Records that describe objects:
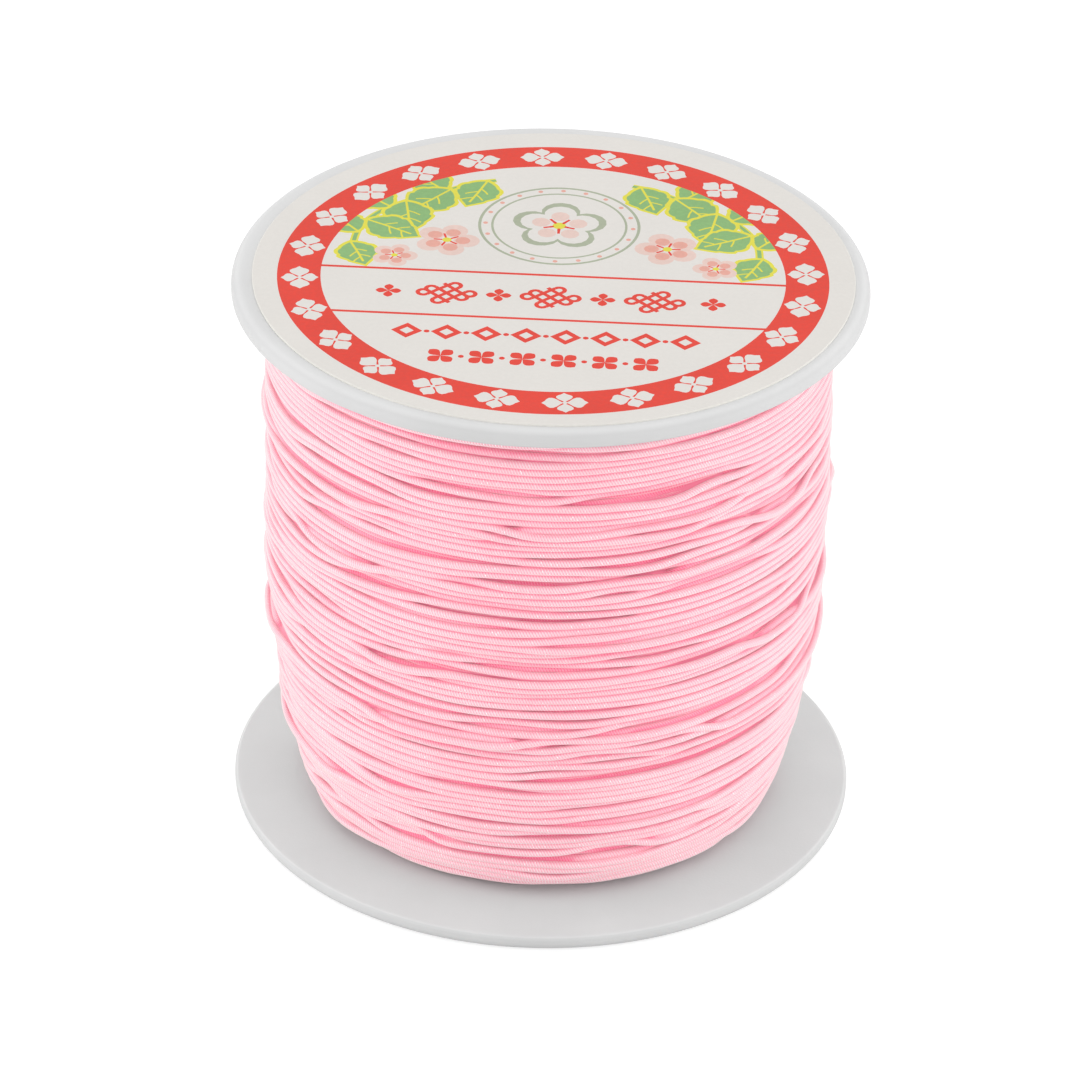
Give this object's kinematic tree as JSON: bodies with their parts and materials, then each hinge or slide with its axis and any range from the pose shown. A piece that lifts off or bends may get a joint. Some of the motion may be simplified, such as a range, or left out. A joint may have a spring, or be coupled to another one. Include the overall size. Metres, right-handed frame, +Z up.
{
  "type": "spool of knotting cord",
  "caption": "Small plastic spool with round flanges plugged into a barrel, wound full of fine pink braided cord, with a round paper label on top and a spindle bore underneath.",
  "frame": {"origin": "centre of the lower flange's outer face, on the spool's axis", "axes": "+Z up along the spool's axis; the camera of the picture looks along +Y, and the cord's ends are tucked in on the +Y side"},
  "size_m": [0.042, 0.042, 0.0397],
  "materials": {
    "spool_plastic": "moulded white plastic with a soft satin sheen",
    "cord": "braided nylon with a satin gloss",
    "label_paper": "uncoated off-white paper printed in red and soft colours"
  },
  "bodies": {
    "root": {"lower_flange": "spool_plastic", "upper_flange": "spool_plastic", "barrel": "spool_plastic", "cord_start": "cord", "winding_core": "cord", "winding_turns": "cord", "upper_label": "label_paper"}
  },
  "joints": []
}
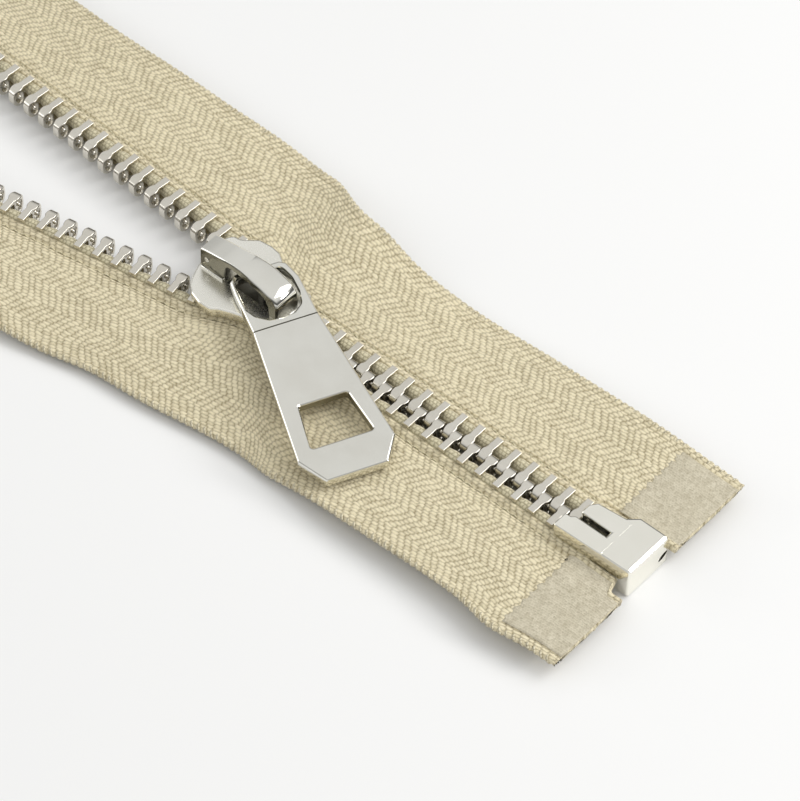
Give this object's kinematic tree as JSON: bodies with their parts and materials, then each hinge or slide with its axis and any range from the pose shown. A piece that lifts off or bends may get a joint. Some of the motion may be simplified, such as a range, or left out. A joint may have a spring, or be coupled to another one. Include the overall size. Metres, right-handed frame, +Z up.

• [TASK BRIEF]:
From the first line to the last, please quote the material above exactly.

• [FINISHED EXERCISE]:
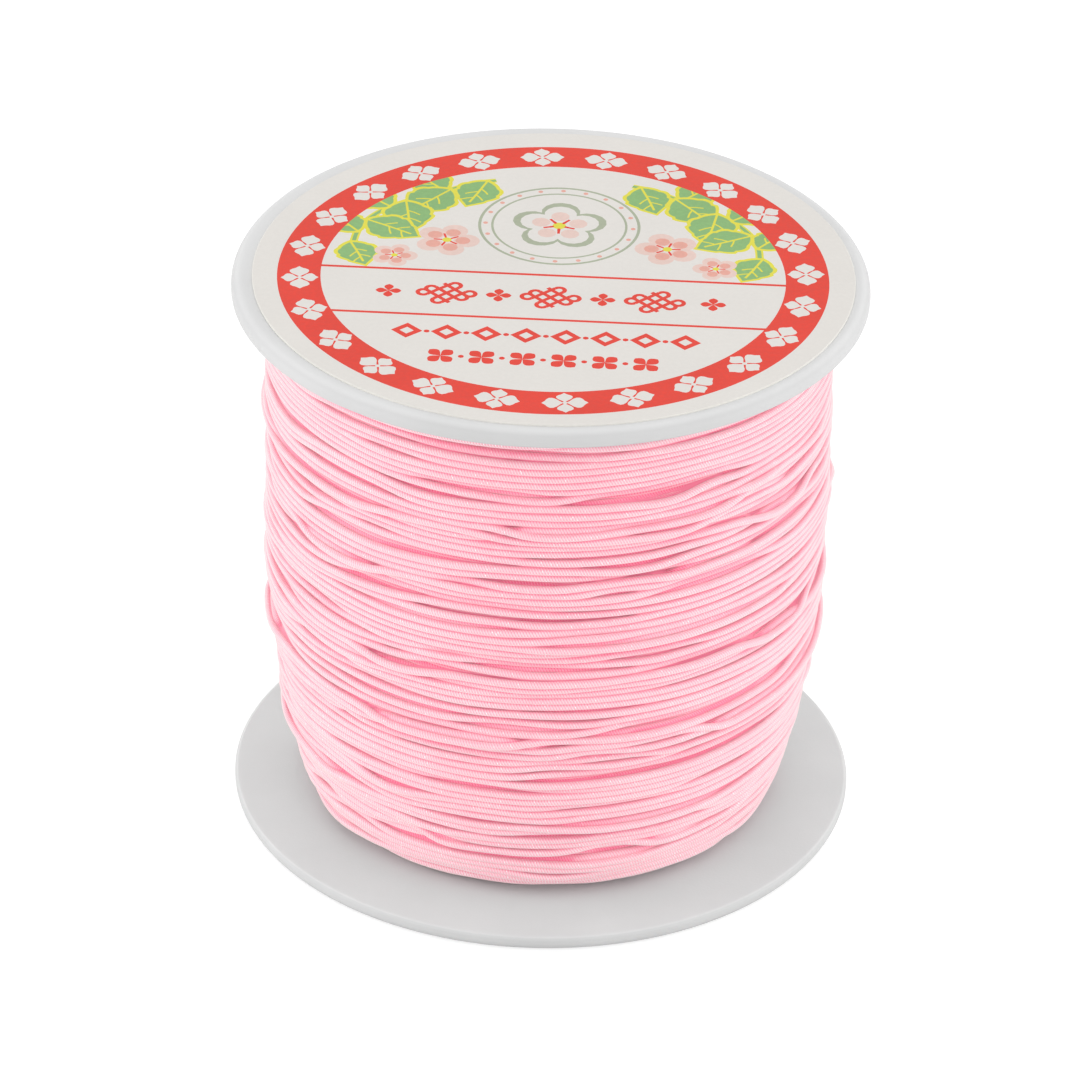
Give this object's kinematic tree as JSON: bodies with their parts and materials, then each hinge or slide with its axis and any range from the pose shown. A piece that lifts off or bends may get a joint. Some of the motion may be simplified, such as a range, or left out. A joint may have a spring, or be coupled to another one. Include the overall size. Metres, right-handed frame, +Z up.
{
  "type": "spool of knotting cord",
  "caption": "Small plastic spool with round flanges plugged into a barrel, wound full of fine pink braided cord, with a round paper label on top and a spindle bore underneath.",
  "frame": {"origin": "centre of the lower flange's outer face, on the spool's axis", "axes": "+Z up along the spool's axis; the camera of the picture looks along +Y, and the cord's ends are tucked in on the +Y side"},
  "size_m": [0.042, 0.042, 0.0397],
  "materials": {
    "spool_plastic": "moulded white plastic with a soft satin sheen",
    "cord": "braided nylon with a satin gloss",
    "label_paper": "uncoated off-white paper printed in red and soft colours"
  },
  "bodies": {
    "root": {"lower_flange": "spool_plastic", "upper_flange": "spool_plastic", "barrel": "spool_plastic", "cord_start": "cord", "winding_core": "cord", "winding_turns": "cord", "upper_label": "label_paper"}
  },
  "joints": []
}
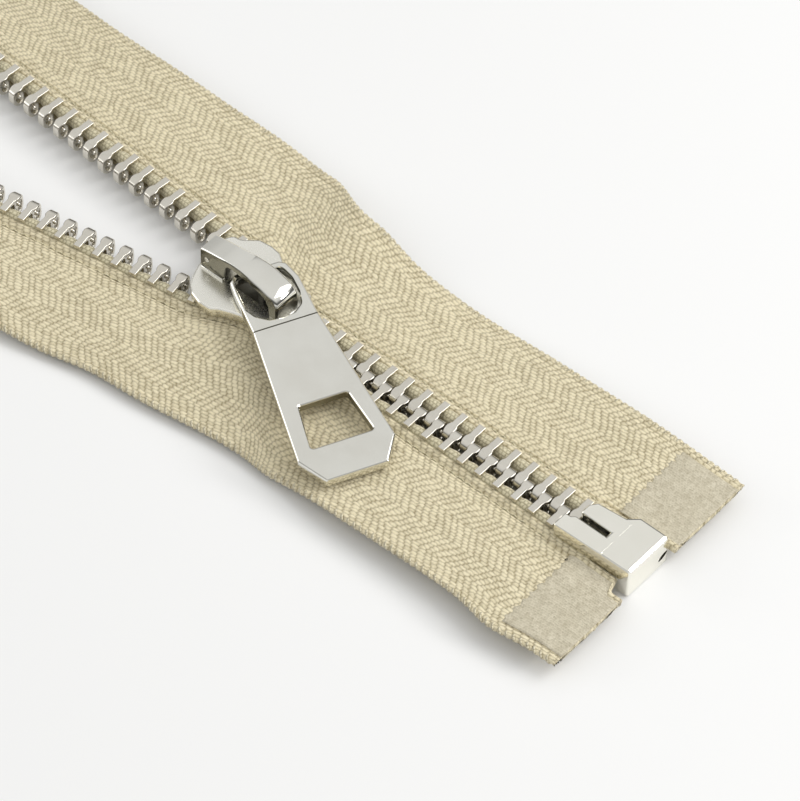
Give this object's kinematic tree as JSON: bodies with their parts and materials, then each hinge or slide with its axis and any range from the pose shown. A piece that lifts off or bends may get a joint. Some of the motion may be simplified, such as a range, or left out. A joint may have a spring, or be coupled to another one. Include the overall size. Metres, right-handed frame, +Z up.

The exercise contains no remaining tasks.